The backbone of this defensive structure is Jan Oblak. Four consecutive clean sheets in Europe since the round of 16. Oblak has not conceded a single goal in the knockout phase of this Champions League. That is not luck. That is Simeone’s back four operating at the level of a side that truly understands what they are defending.

In midfield, Koke and Saúl provide the disciplined press-breaking that Simeone needs to transition from a low block to a counter. The runs from deep that Julián Álvarez makes complement Griezmann’s quality as a second striker in a way that creates legitimate dangerous transitions for any opponent. Barcelona discovered this at Camp Nou. Bayern would face exactly the same problem.

What Bayern brings to the match

Under Xabi Alonso, Bayern have become something different from the sides of recent years: disciplined without being rigid, direct without abandoning structure. They pressed Real Madrid into submission at the Bernabéu — at the Bernabéu — with a coherence of collective movement that has rarely been seen in Champions League games at that ground.

Harry Kane arrives in the semi-finals as the competition’s top scorer. His ability to drop, receive and involve teammates is the mechanism that makes Bayern’s high press functional from the front. Without Kane’s pressing work, the rest of the structure collapses. With it, Bayern become the most complete team in the tournament.

The question Xabi Alonso must answer is simple: how do you press a team that does not want to press back? Atlético under Simeone are experts at making high-press teams look ridiculous. The low block invites pressure. The transition punishes the space left behind. Bayern have the quality to dominate possession against anyone — but possessing the ball against a Simeone defensive block is not the same as creating chances against one.

The tactical duel that would define the tie

The two possible outcomes for a first leg at the Metropolitano are almost binary. If Atlético manage to keep a clean sheet — as they did in the last twelve European matches where they held a lead after 60 minutes under Simeone — Bayern face the Allianz Arena needing to score twice against the best goalkeeper in the Champions League this season.

If Bayern break through early and score in the Metropolitano, Atlético’s structure changes. Simeone’s teams are difficult to break down when defending a 0-0. They are a different, more vulnerable proposition when chasing a result.

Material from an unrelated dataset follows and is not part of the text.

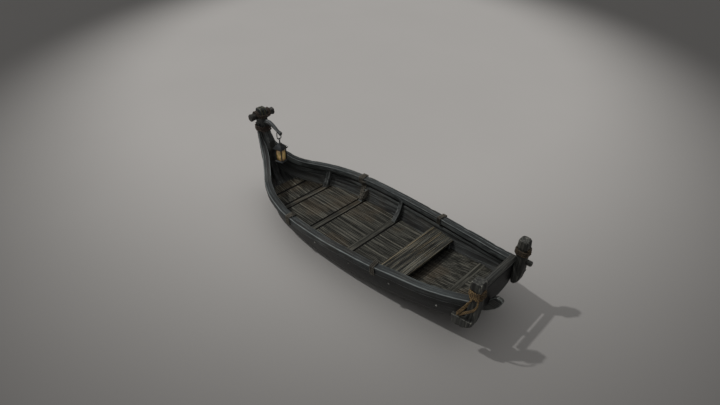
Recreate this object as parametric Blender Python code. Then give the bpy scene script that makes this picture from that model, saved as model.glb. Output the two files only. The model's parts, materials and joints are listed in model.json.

The Allianz Arena second leg would be the opposite problem: Bayern press and control at home, and Atlético need to survive the most sustained high-press in European football. They did exactly that at Camp Nou and at the Bernabéu in previous rounds. The record says they can do it. Nobody believed them then either.

Who would go through?

The balance of the evidence favours Bayern. They are more complete, have greater depth, and have already demonstrated the ability to win at two of the most hostile European stadiums of the last decade. Xabi Alonso’s tactical versatility gives them options that Simeone does not have.

But Simeone’s win percentage when leading an aggregate tie is one of the best in Champions League history. If Atlético get through the first leg level or ahead, the narrative changes entirely.

This is the tie the draw could produce. The other possible pairing — PSG vs Arsenal — would have more narrative weight. This one would have more tactical substance.

The draw is on April 17. Both are plausible. Both would be worth every minute.